Dear San Francisco Chronicle:
Your story today on SFPark is a new low, infantilizing a parking management pilot that is the envy of municipalities across the country and has the attention of cities as far-flung as Tokyo, Japan. For an agency that is getting more than enough bad publicity on things that it does poorly–and we’re the first in line to harp on the negative–the MTA deserves credit for coordinating with the Port to develop the largest and most sophisticated parking management system in the world, which will allow city managers to finally measure with precision the driving and parking patterns in San Francisco so that the streets can become more efficient and less congested.
How do you cover this giant leap for parking-kind? You exaggerate a simple learning curve for a new multi-space meter as though it were a technological Berlin Wall.
"These newfangled meters take much more skill to operate than simply dropping coins into a slot," writes Rachel Gordon, who I’m hard pressed to believe took this editorial tack on her own, given that she rides transit regularly, has been covering transportation issues for awhile and isn’t as bound to the windshield perspective as her editors seem to be.
Just how much more skill do these "newfangled meters" take?
Drivers have to remember the number assigned to their space and then
log in the information on a keypad. Then they have to decide whether to
pay with a credit card, debit card or coins, and finally they have to
figure out how to select how much time they want.
To steal from SNL’s Weekend Update: Really? Really?!?
However will the piteous parkers decide what form of payment to use and how much time they’re planning to park? I guess they should just give up before they begin, not come into San Francisco at all, and spend their dollars at the mall in Walnut Creek, where parking is so much more civilized and free (what’s more ridiculous is that some of the comments on the story essentially say as much).
MTA spokesperson Judson True, ever more diplomatic than me, acknowledged that this kind of coverage is unfortunate.

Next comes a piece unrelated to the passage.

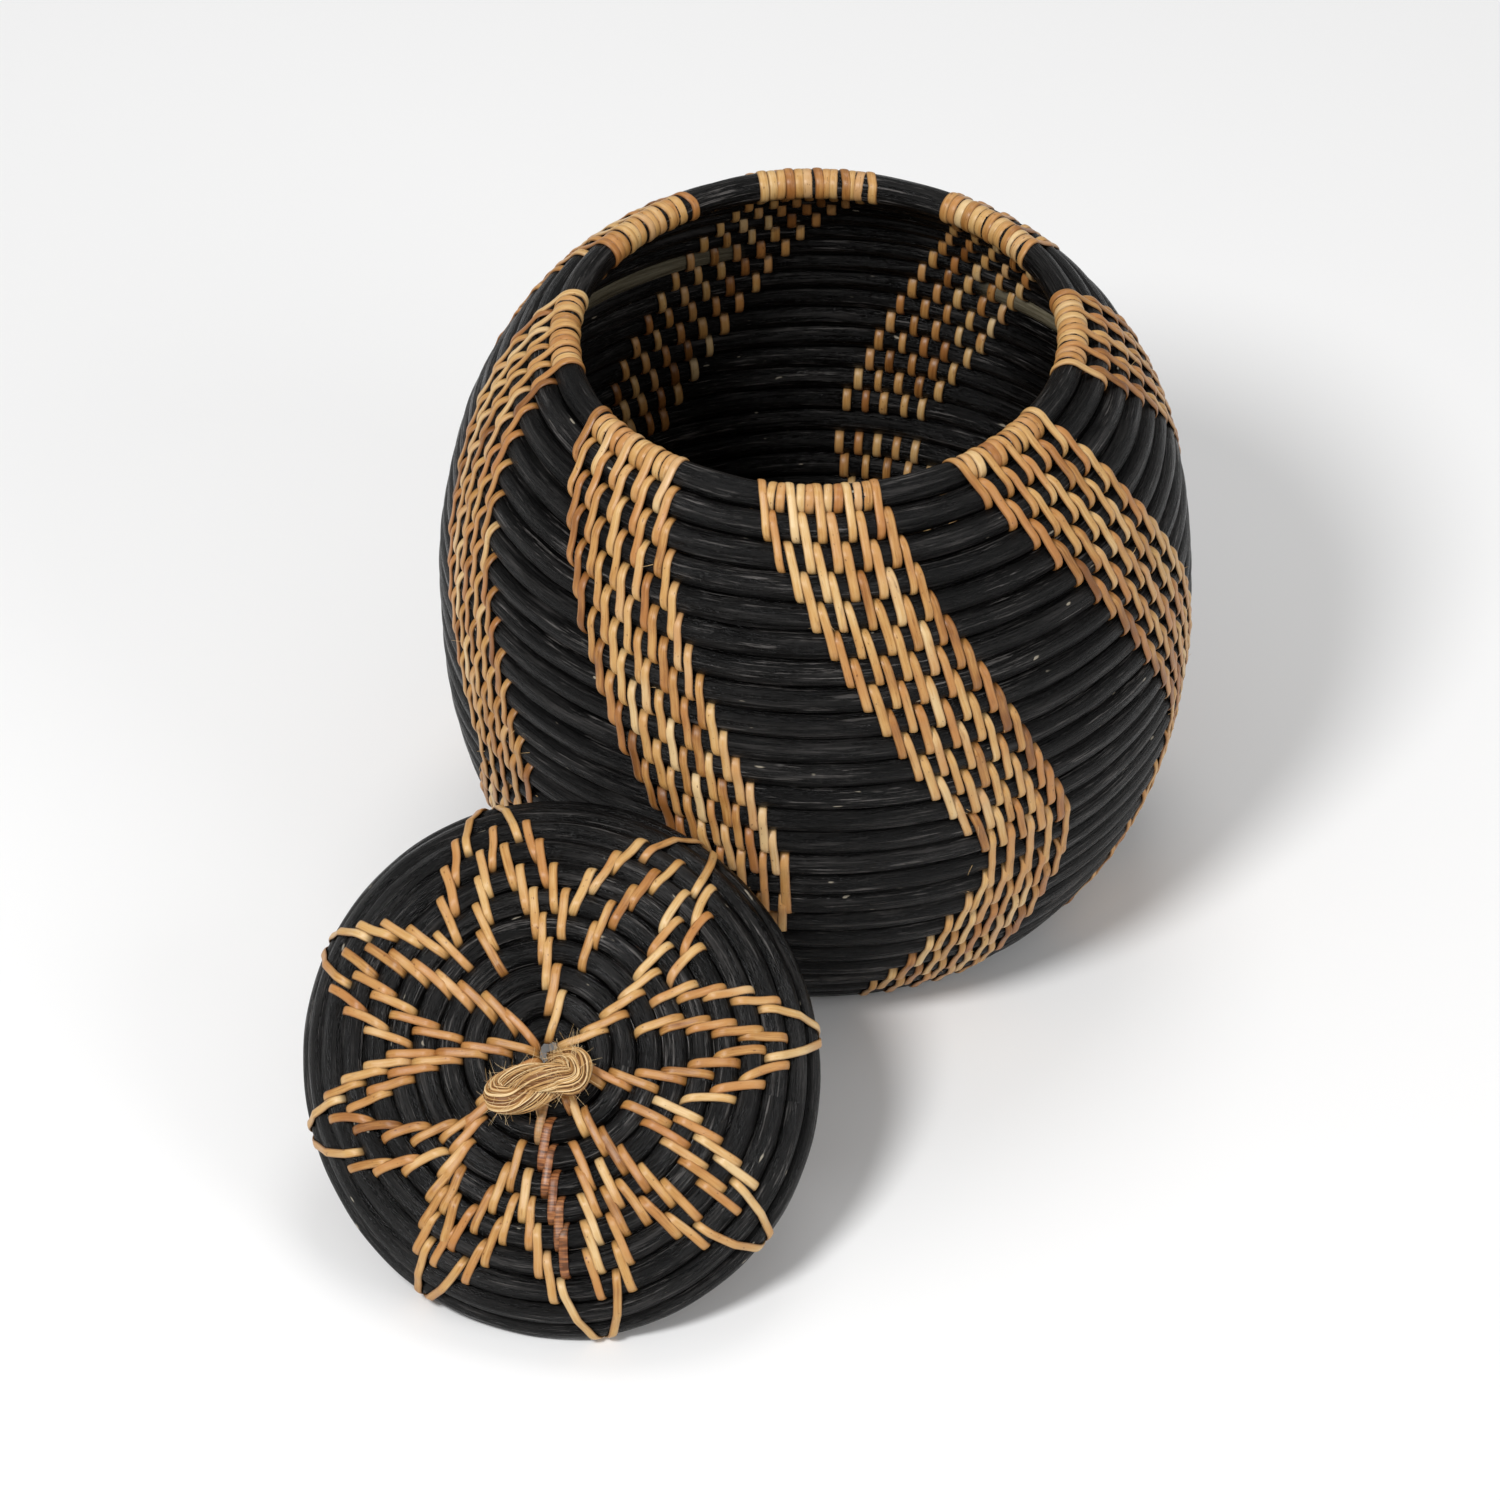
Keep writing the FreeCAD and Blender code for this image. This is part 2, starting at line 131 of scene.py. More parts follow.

It’s a little frustrating to have the focus be on the challenges
that are natural with any new program, but we are working hard to
improve the signage and fundamentally we know that these new meters and
all new SFPark meters are going to bring better parking management to
San Francisco. That’s going to be more convenient for people and
better for the city as a whole.
The story comes around at the end with a compensatory nod to one of the primary benefits of SFPark, namely that it provides more payment options for motorists. Not to mention the radical departure it will mark from the catch-as-catch-can parking management, enforcement, and meter maintenance that passes for street management currently. With future iterations of SFPark likely to include real-time parking information beamed to cell phones, static directional signs, and on-board navigation systems, San Francisco will see a great reduction in cruising for parking and the attendant environmental and congestion impacts of what, in some cities, is as much as 45 percent of all traffic.
So yeah, some drivers will have to take a second to figure out how to read the instructions on the meters, but if they can manage to text while driving, I have confidence this won’t break the camel’s back.